▽

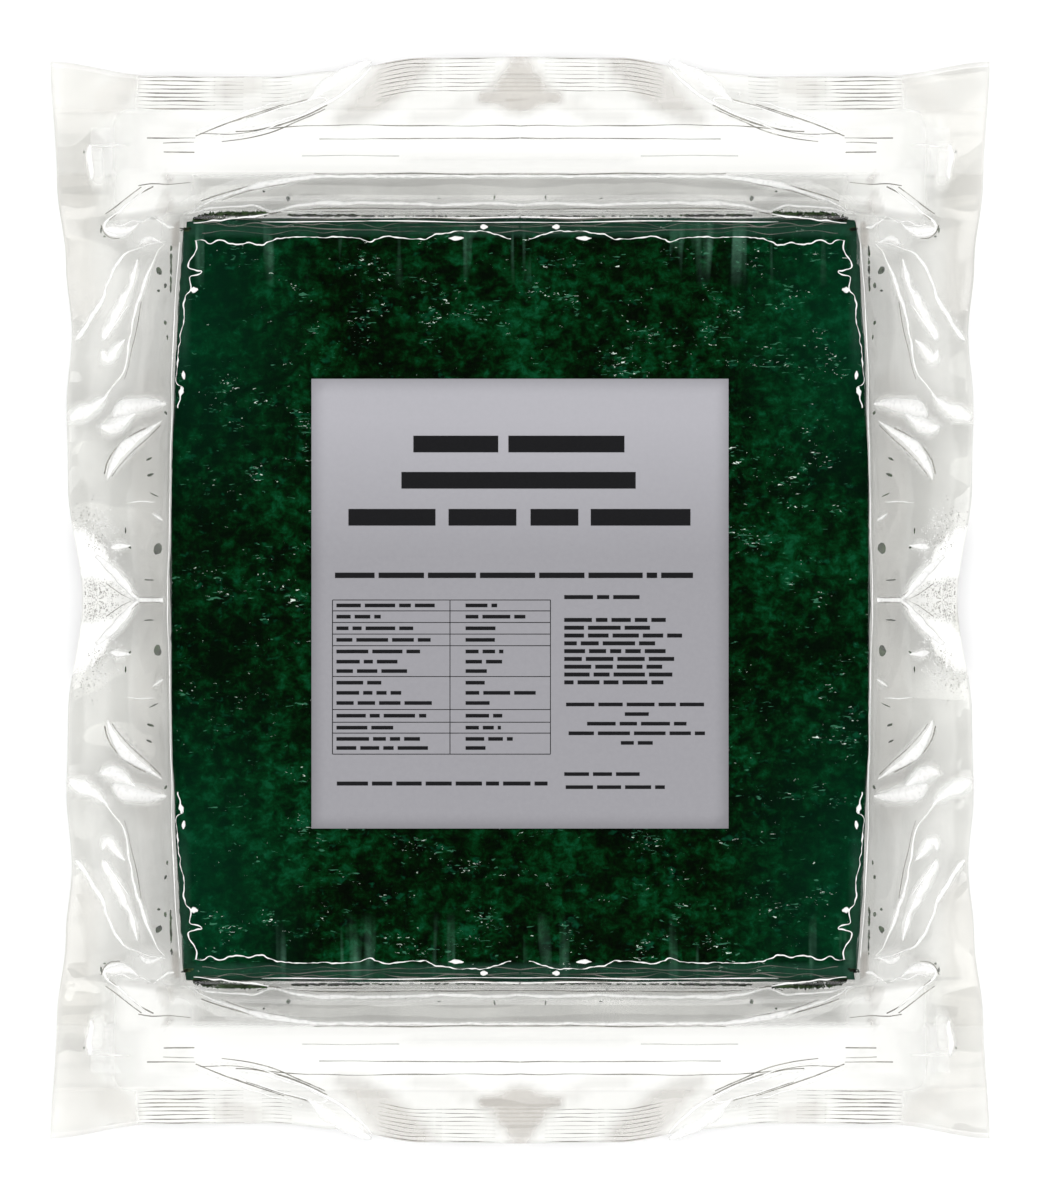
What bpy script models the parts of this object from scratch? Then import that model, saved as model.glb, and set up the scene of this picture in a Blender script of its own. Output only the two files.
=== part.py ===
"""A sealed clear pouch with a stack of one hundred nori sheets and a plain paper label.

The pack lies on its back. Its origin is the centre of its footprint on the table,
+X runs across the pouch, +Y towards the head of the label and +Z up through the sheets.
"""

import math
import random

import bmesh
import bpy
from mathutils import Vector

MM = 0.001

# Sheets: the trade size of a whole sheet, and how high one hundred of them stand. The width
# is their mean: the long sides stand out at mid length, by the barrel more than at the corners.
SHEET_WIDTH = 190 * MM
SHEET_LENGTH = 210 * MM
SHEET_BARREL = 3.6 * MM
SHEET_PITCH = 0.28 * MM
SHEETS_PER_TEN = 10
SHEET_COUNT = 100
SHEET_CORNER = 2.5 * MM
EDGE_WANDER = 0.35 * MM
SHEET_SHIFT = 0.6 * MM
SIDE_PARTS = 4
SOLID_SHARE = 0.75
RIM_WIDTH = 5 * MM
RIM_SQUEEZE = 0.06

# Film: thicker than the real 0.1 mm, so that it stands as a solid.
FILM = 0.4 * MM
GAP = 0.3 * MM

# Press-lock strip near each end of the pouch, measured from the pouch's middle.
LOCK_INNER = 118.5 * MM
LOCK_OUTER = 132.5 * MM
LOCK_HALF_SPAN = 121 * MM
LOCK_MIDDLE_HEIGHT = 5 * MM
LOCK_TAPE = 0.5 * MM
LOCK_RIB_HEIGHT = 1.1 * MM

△

Write out the whole listing exactly.

• **CORRECT RESULT**
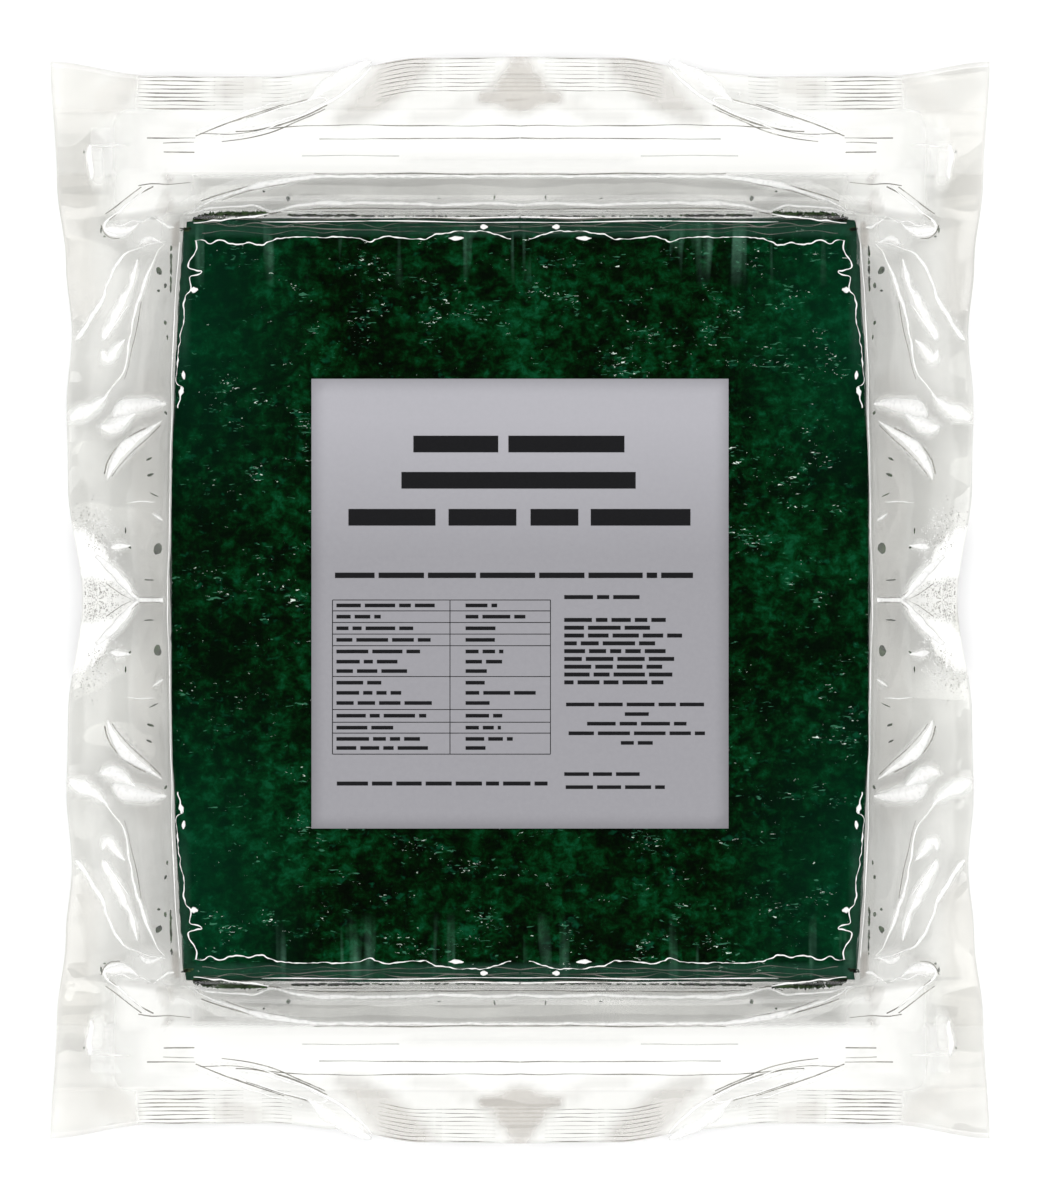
What bpy script models the parts of this object from scratch? Then import that model, saved as model.glb, and set up the scene of this picture in a Blender script of its own. Output only the two files.
=== part.py ===
"""A sealed clear pouch with a stack of one hundred nori sheets and a plain paper label.

The pack lies on its back. Its origin is the centre of its footprint on the table,
+X runs across the pouch, +Y towards the head of the label and +Z up through the sheets.
"""

import math
import random

import bmesh
import bpy
from mathutils import Vector

MM = 0.001

# Sheets: the trade size of a whole sheet, and how high one hundred of them stand. The width
# is their mean: the long sides stand out at mid length, by the barrel more than at the corners.
SHEET_WIDTH = 190 * MM
SHEET_LENGTH = 210 * MM
SHEET_BARREL = 3.6 * MM
SHEET_PITCH = 0.28 * MM
SHEETS_PER_TEN = 10
SHEET_COUNT = 100
SHEET_CORNER = 2.5 * MM
EDGE_WANDER = 0.35 * MM
SHEET_SHIFT = 0.6 * MM
SIDE_PARTS = 4
SOLID_SHARE = 0.75
RIM_WIDTH = 5 * MM
RIM_SQUEEZE = 0.06

# Film: thicker than the real 0.1 mm, so that it stands as a solid.
FILM = 0.4 * MM
GAP = 0.3 * MM

# Press-lock strip near each end of the pouch, measured from the pouch's middle.
LOCK_INNER = 118.5 * MM
LOCK_OUTER = 132.5 * MM
LOCK_HALF_SPAN = 121 * MM
LOCK_MIDDLE_HEIGHT = 5 * MM
LOCK_TAPE = 0.5 * MM
LOCK_RIB_HEIGHT = 1.1 * MM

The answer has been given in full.